● WHAT IS REQUIRED: Transcribe word for word only the span whose first line is the one with "Write part 3" and whose last line is the one with "self.height = None"; both of those lines belong to it.

● GIVEN DATA:
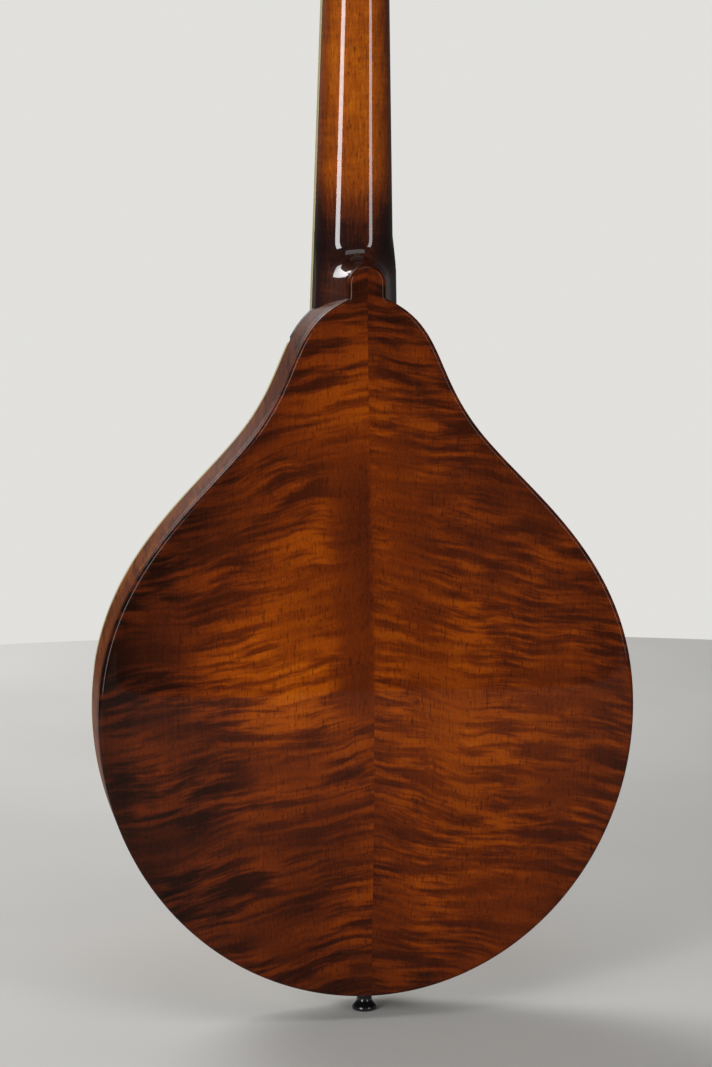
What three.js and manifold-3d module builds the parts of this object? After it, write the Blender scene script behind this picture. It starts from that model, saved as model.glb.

...

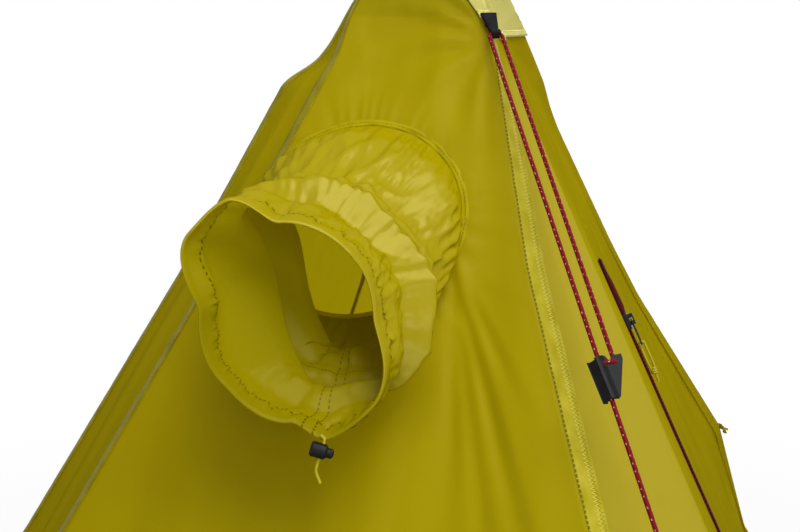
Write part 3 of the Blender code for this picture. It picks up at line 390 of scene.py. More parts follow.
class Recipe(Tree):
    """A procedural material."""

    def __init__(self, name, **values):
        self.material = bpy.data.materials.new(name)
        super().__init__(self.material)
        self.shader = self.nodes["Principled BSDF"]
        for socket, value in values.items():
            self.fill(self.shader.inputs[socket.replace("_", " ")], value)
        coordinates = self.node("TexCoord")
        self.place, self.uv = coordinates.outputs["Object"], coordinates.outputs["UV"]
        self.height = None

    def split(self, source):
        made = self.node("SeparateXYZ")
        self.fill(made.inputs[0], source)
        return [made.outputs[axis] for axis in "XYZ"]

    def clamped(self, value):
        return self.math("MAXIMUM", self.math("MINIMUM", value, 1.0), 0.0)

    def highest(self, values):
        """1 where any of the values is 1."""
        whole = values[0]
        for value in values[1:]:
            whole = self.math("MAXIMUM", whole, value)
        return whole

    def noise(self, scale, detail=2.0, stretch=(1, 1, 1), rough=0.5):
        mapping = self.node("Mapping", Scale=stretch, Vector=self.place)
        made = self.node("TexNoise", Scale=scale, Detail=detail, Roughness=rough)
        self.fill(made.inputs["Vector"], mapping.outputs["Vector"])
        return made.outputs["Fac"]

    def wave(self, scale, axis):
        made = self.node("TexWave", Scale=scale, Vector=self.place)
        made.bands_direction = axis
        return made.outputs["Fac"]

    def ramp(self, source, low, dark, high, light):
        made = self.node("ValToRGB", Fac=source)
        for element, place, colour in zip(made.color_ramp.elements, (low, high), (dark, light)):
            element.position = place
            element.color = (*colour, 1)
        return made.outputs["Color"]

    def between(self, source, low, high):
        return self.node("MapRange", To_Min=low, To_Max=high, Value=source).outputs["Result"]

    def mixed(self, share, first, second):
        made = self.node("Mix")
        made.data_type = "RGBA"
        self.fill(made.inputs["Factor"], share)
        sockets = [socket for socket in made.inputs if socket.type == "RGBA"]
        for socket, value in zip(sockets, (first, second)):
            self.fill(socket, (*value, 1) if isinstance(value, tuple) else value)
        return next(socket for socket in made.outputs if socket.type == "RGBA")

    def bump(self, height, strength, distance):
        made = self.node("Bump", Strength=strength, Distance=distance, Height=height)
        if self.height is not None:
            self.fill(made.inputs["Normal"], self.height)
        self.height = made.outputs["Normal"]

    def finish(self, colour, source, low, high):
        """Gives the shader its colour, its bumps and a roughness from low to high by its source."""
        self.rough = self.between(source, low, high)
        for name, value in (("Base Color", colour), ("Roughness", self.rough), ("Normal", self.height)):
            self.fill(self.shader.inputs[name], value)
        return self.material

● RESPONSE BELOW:
Write part 3 of the Blender code for this picture. It picks up at line 390 of scene.py. More parts follow.
class Recipe(Tree):
    """A procedural material."""

    def __init__(self, name, **values):
        self.material = bpy.data.materials.new(name)
        super().__init__(self.material)
        self.shader = self.nodes["Principled BSDF"]
        for socket, value in values.items():
            self.fill(self.shader.inputs[socket.replace("_", " ")], value)
        coordinates = self.node("TexCoord")
        self.place, self.uv = coordinates.outputs["Object"], coordinates.outputs["UV"]
        self.height = None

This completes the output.